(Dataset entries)
========

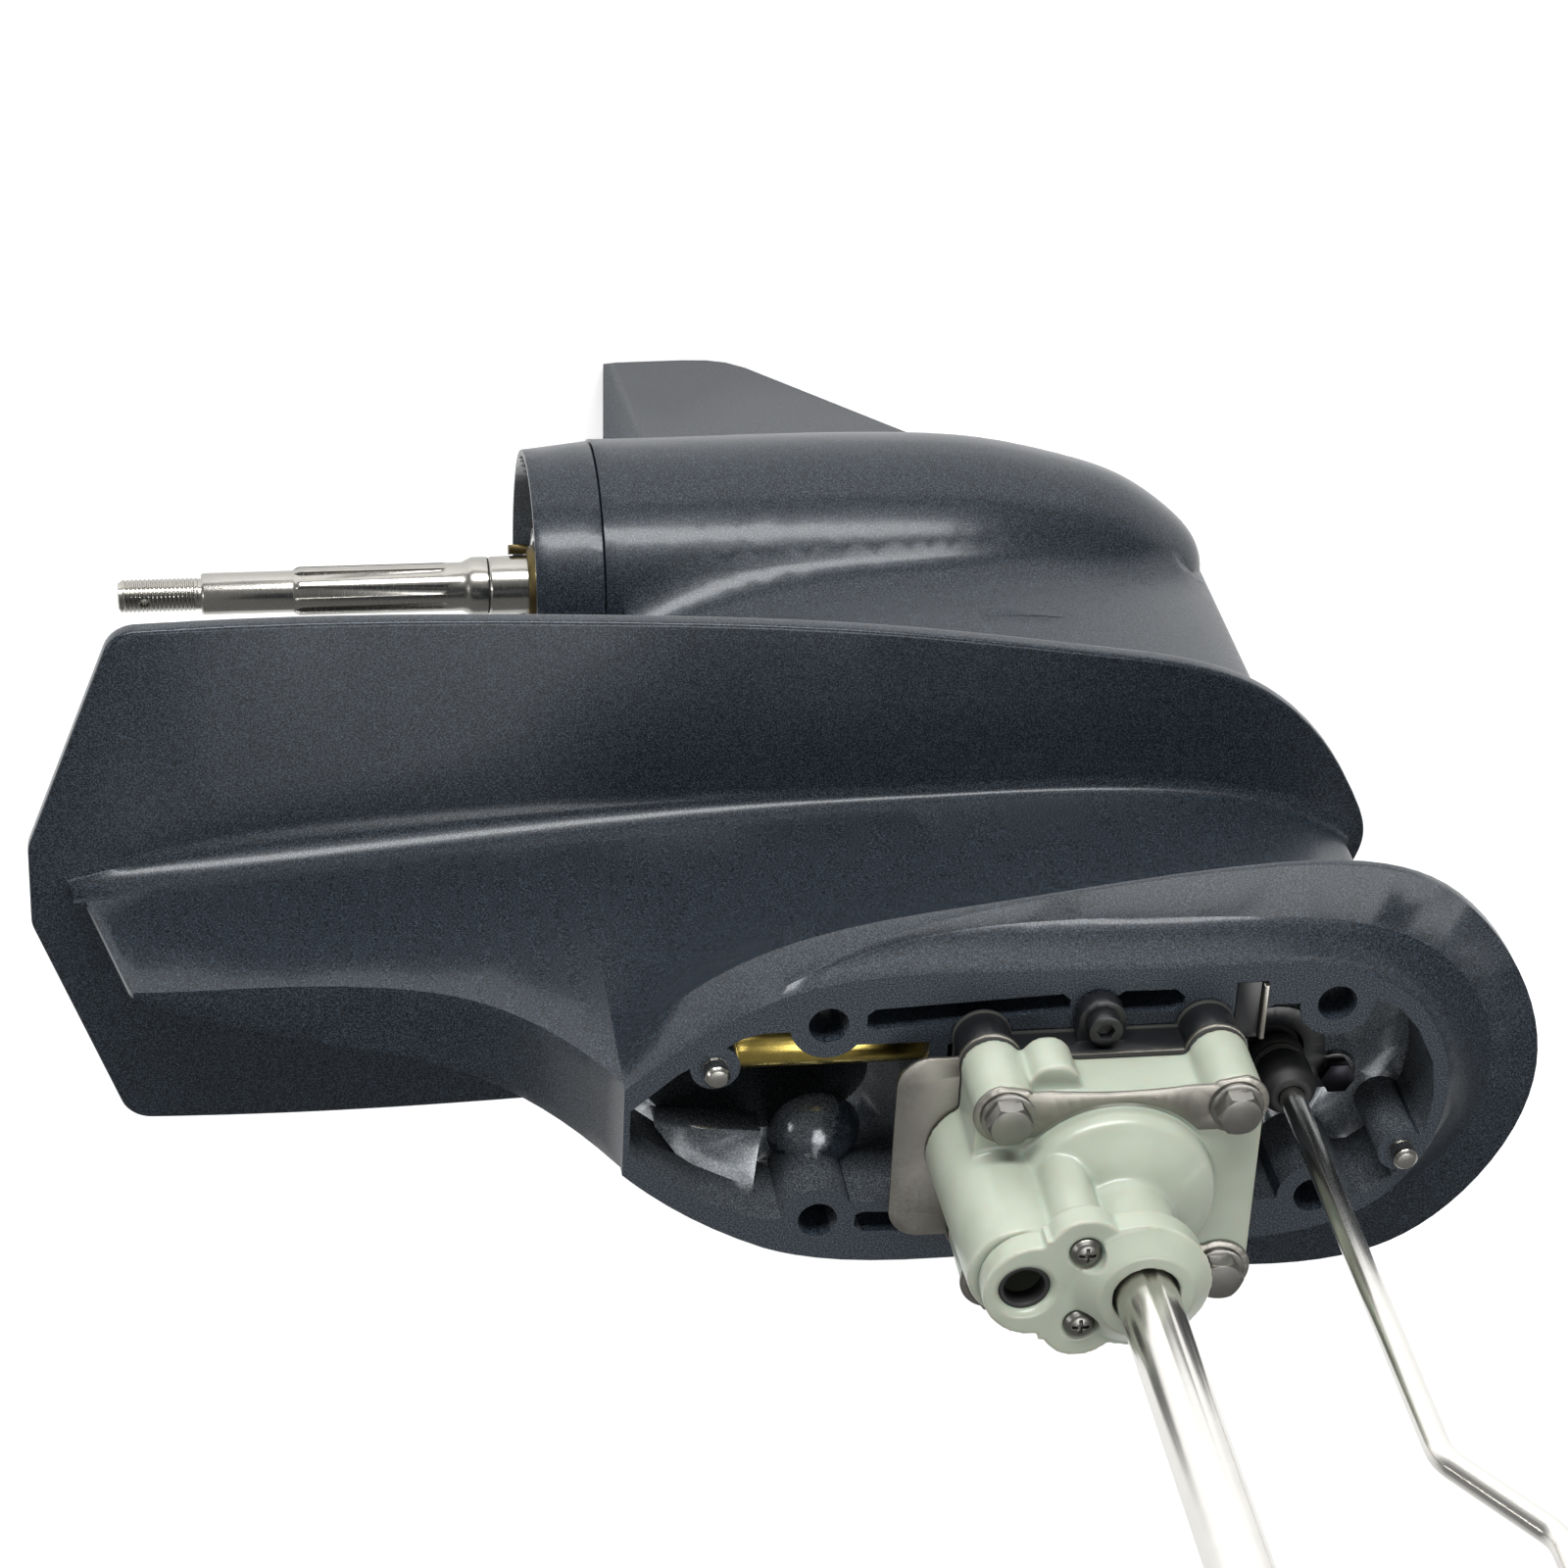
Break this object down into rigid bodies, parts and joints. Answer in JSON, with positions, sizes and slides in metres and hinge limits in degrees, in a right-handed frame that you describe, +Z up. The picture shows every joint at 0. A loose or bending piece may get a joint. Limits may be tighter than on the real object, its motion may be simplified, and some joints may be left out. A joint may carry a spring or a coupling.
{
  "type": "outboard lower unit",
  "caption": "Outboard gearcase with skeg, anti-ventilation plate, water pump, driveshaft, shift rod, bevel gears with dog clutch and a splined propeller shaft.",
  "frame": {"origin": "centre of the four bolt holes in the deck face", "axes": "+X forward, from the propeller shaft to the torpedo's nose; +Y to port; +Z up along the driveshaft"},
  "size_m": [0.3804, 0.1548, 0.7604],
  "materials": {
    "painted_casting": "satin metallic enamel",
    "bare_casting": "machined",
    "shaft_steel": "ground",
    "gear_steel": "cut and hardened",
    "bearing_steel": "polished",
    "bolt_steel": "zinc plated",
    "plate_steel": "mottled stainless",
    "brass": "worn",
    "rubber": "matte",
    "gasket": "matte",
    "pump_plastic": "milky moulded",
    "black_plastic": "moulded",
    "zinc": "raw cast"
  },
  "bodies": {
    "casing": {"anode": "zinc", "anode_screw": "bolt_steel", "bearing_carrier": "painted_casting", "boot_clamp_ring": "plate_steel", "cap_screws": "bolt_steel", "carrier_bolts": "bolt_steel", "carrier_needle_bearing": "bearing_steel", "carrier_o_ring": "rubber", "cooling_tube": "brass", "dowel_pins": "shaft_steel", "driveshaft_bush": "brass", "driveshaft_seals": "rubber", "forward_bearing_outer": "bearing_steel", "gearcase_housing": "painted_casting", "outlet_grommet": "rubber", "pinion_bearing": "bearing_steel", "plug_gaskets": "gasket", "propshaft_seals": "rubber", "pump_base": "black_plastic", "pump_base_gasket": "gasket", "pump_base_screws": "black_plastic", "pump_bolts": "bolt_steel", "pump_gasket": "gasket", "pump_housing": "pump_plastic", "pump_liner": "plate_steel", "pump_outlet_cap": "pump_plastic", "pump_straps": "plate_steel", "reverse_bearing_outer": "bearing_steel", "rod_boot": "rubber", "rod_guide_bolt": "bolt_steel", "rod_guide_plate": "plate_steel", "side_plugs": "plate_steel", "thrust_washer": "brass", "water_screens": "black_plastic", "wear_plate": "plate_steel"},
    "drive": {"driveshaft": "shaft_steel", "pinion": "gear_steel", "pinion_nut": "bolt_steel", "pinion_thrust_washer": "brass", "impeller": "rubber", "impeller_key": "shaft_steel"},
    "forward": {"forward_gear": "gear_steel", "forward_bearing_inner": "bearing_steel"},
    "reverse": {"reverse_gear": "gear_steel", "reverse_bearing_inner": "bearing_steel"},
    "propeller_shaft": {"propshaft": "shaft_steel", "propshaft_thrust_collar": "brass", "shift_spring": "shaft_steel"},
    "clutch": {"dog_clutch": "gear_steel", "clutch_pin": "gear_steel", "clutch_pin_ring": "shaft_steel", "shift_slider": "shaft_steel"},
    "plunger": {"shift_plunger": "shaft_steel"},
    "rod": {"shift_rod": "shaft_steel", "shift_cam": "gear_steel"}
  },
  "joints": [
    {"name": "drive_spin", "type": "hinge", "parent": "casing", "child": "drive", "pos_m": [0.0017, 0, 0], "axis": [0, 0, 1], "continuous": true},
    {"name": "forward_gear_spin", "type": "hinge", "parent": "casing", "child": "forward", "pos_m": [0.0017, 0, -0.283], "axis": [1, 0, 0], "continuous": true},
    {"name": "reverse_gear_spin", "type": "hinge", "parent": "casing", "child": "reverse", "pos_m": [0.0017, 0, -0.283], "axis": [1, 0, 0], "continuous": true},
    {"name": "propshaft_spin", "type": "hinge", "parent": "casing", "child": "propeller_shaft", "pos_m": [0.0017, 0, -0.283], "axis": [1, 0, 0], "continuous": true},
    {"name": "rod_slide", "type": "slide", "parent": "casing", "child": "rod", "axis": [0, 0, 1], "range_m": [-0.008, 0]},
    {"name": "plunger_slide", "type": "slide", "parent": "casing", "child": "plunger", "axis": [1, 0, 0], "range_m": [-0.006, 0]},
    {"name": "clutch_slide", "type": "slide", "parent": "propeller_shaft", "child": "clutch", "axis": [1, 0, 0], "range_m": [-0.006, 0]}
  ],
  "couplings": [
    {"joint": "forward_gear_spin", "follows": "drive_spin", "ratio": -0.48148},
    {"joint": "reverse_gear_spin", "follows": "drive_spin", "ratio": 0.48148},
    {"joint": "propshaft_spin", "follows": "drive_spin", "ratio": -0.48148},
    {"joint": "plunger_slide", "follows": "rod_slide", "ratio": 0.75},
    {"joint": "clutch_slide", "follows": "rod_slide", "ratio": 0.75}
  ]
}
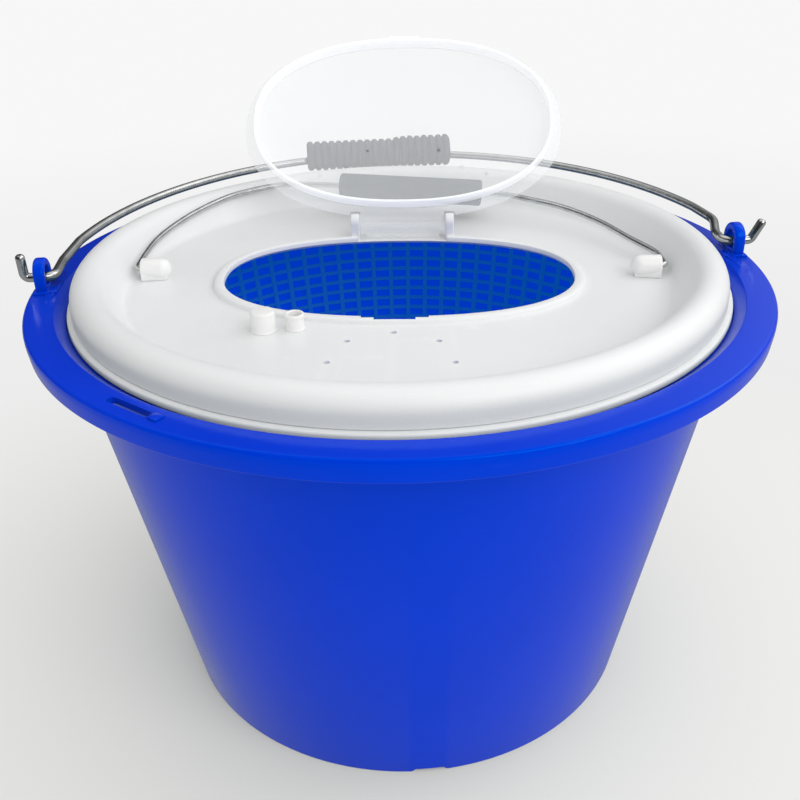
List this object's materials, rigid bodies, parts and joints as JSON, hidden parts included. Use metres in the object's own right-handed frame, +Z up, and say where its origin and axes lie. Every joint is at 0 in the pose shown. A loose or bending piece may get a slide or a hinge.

========

Task statement:
All of the material must be reproduced exactly.

Exercise response:
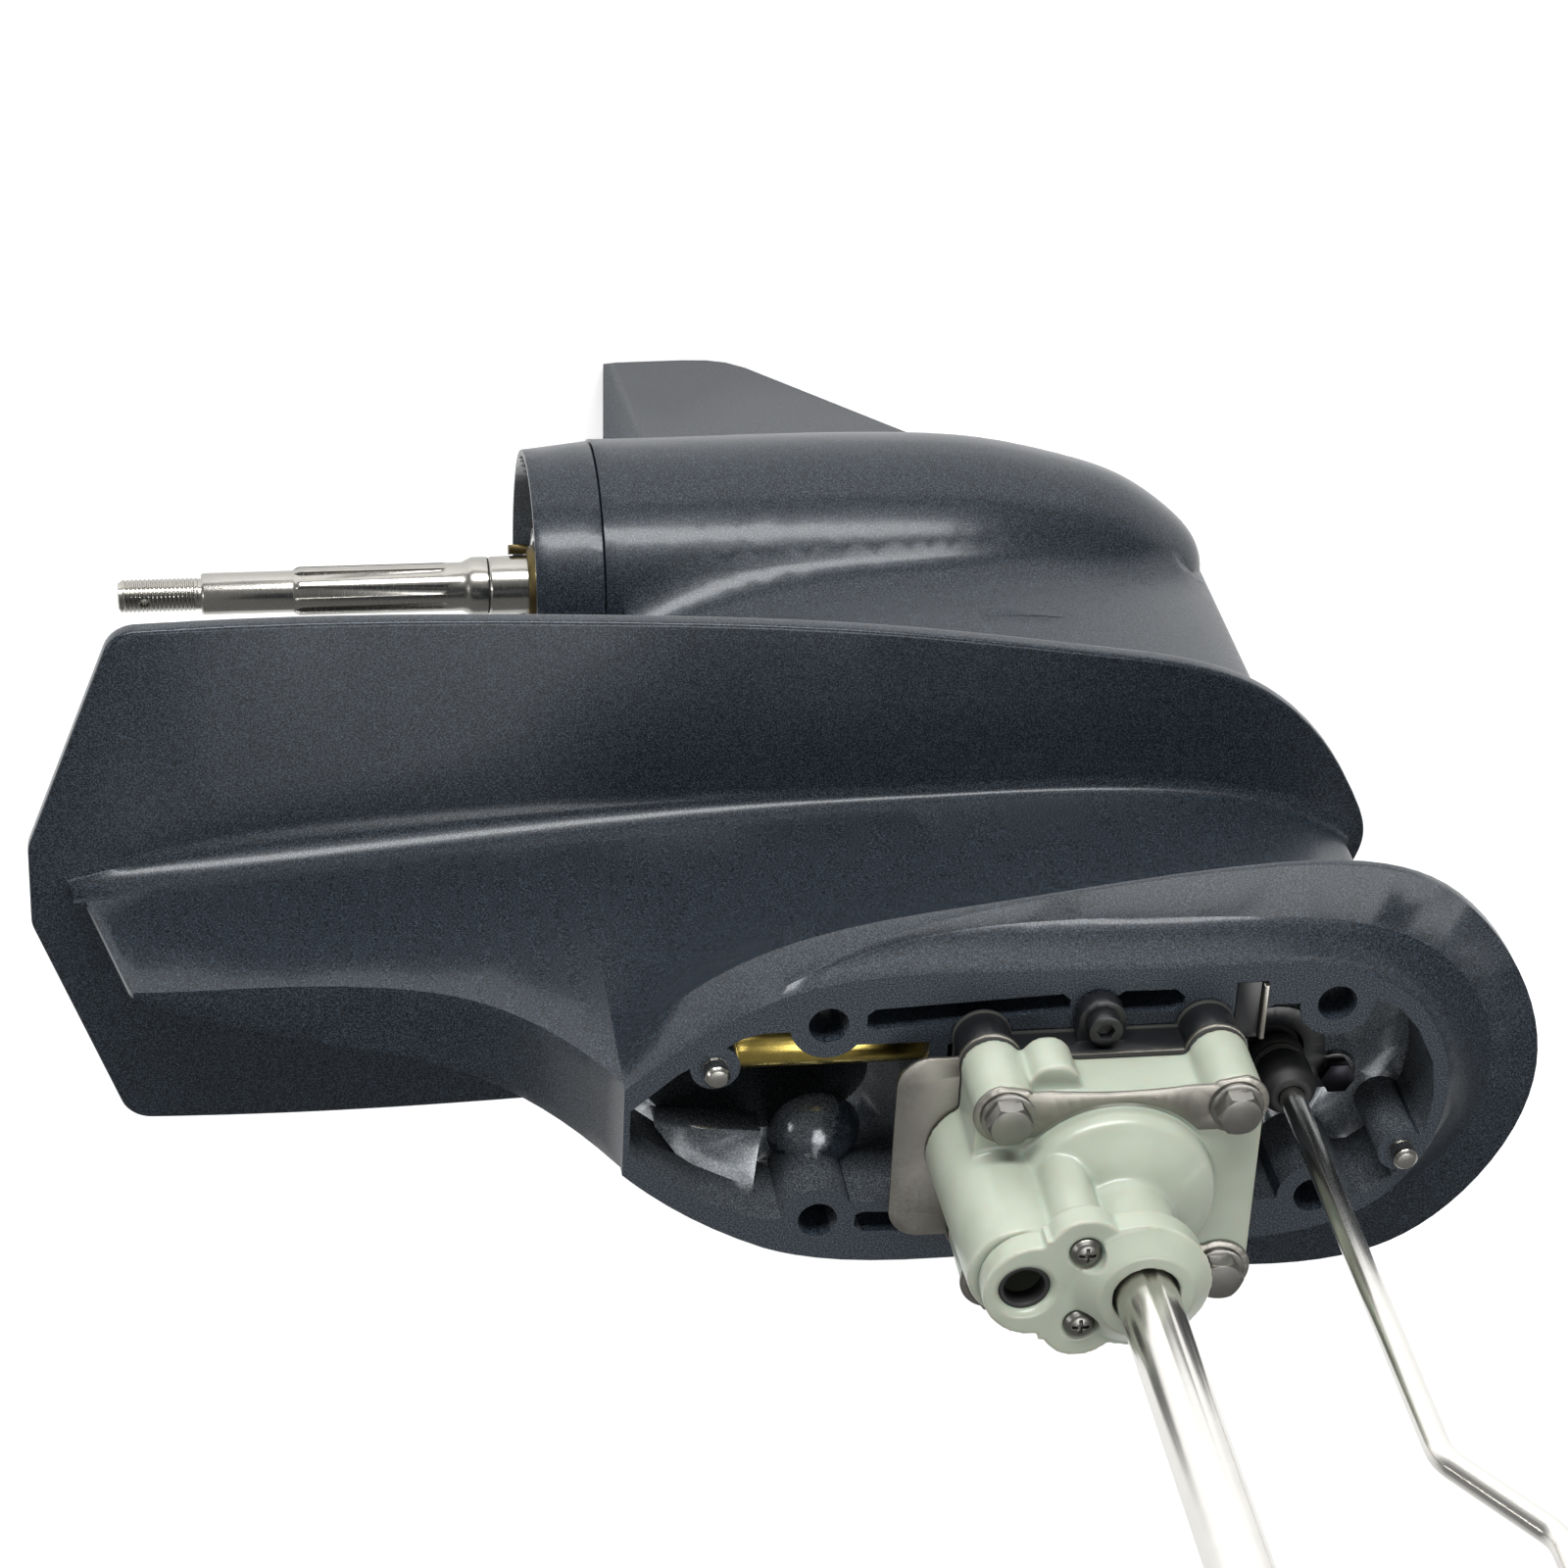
Break this object down into rigid bodies, parts and joints. Answer in JSON, with positions, sizes and slides in metres and hinge limits in degrees, in a right-handed frame that you describe, +Z up. The picture shows every joint at 0. A loose or bending piece may get a joint. Limits may be tighter than on the real object, its motion may be simplified, and some joints may be left out. A joint may carry a spring or a coupling.
{
  "type": "outboard lower unit",
  "caption": "Outboard gearcase with skeg, anti-ventilation plate, water pump, driveshaft, shift rod, bevel gears with dog clutch and a splined propeller shaft.",
  "frame": {"origin": "centre of the four bolt holes in the deck face", "axes": "+X forward, from the propeller shaft to the torpedo's nose; +Y to port; +Z up along the driveshaft"},
  "size_m": [0.3804, 0.1548, 0.7604],
  "materials": {
    "painted_casting": "satin metallic enamel",
    "bare_casting": "machined",
    "shaft_steel": "ground",
    "gear_steel": "cut and hardened",
    "bearing_steel": "polished",
    "bolt_steel": "zinc plated",
    "plate_steel": "mottled stainless",
    "brass": "worn",
    "rubber": "matte",
    "gasket": "matte",
    "pump_plastic": "milky moulded",
    "black_plastic": "moulded",
    "zinc": "raw cast"
  },
  "bodies": {
    "casing": {"anode": "zinc", "anode_screw": "bolt_steel", "bearing_carrier": "painted_casting", "boot_clamp_ring": "plate_steel", "cap_screws": "bolt_steel", "carrier_bolts": "bolt_steel", "carrier_needle_bearing": "bearing_steel", "carrier_o_ring": "rubber", "cooling_tube": "brass", "dowel_pins": "shaft_steel", "driveshaft_bush": "brass", "driveshaft_seals": "rubber", "forward_bearing_outer": "bearing_steel", "gearcase_housing": "painted_casting", "outlet_grommet": "rubber", "pinion_bearing": "bearing_steel", "plug_gaskets": "gasket", "propshaft_seals": "rubber", "pump_base": "black_plastic", "pump_base_gasket": "gasket", "pump_base_screws": "black_plastic", "pump_bolts": "bolt_steel", "pump_gasket": "gasket", "pump_housing": "pump_plastic", "pump_liner": "plate_steel", "pump_outlet_cap": "pump_plastic", "pump_straps": "plate_steel", "reverse_bearing_outer": "bearing_steel", "rod_boot": "rubber", "rod_guide_bolt": "bolt_steel", "rod_guide_plate": "plate_steel", "side_plugs": "plate_steel", "thrust_washer": "brass", "water_screens": "black_plastic", "wear_plate": "plate_steel"},
    "drive": {"driveshaft": "shaft_steel", "pinion": "gear_steel", "pinion_nut": "bolt_steel", "pinion_thrust_washer": "brass", "impeller": "rubber", "impeller_key": "shaft_steel"},
    "forward": {"forward_gear": "gear_steel", "forward_bearing_inner": "bearing_steel"},
    "reverse": {"reverse_gear": "gear_steel", "reverse_bearing_inner": "bearing_steel"},
    "propeller_shaft": {"propshaft": "shaft_steel", "propshaft_thrust_collar": "brass", "shift_spring": "shaft_steel"},
    "clutch": {"dog_clutch": "gear_steel", "clutch_pin": "gear_steel", "clutch_pin_ring": "shaft_steel", "shift_slider": "shaft_steel"},
    "plunger": {"shift_plunger": "shaft_steel"},
    "rod": {"shift_rod": "shaft_steel", "shift_cam": "gear_steel"}
  },
  "joints": [
    {"name": "drive_spin", "type": "hinge", "parent": "casing", "child": "drive", "pos_m": [0.0017, 0, 0], "axis": [0, 0, 1], "continuous": true},
    {"name": "forward_gear_spin", "type": "hinge", "parent": "casing", "child": "forward", "pos_m": [0.0017, 0, -0.283], "axis": [1, 0, 0], "continuous": true},
    {"name": "reverse_gear_spin", "type": "hinge", "parent": "casing", "child": "reverse", "pos_m": [0.0017, 0, -0.283], "axis": [1, 0, 0], "continuous": true},
    {"name": "propshaft_spin", "type": "hinge", "parent": "casing", "child": "propeller_shaft", "pos_m": [0.0017, 0, -0.283], "axis": [1, 0, 0], "continuous": true},
    {"name": "rod_slide", "type": "slide", "parent": "casing", "child": "rod", "axis": [0, 0, 1], "range_m": [-0.008, 0]},
    {"name": "plunger_slide", "type": "slide", "parent": "casing", "child": "plunger", "axis": [1, 0, 0], "range_m": [-0.006, 0]},
    {"name": "clutch_slide", "type": "slide", "parent": "propeller_shaft", "child": "clutch", "axis": [1, 0, 0], "range_m": [-0.006, 0]}
  ],
  "couplings": [
    {"joint": "forward_gear_spin", "follows": "drive_spin", "ratio": -0.48148},
    {"joint": "reverse_gear_spin", "follows": "drive_spin", "ratio": 0.48148},
    {"joint": "propshaft_spin", "follows": "drive_spin", "ratio": -0.48148},
    {"joint": "plunger_slide", "follows": "rod_slide", "ratio": 0.75},
    {"joint": "clutch_slide", "follows": "rod_slide", "ratio": 0.75}
  ]
}
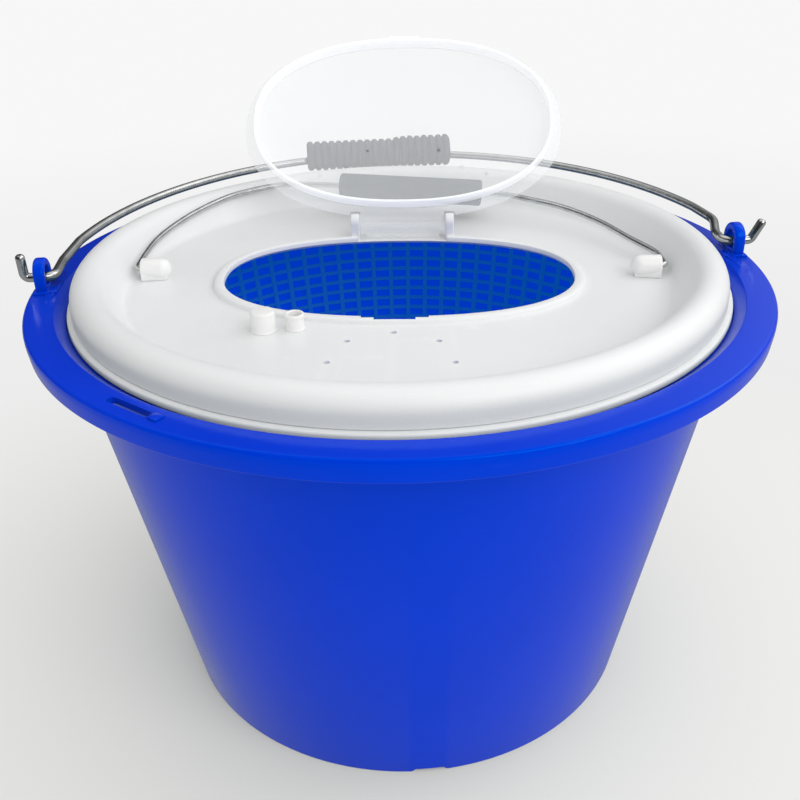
List this object's materials, rigid bodies, parts and joints as JSON, hidden parts included. Use metres in the object's own right-handed frame, +Z up, and say where its origin and axes lie. Every joint is at 0 in the pose shown. A loose or bending piece may get a slide or a hinge.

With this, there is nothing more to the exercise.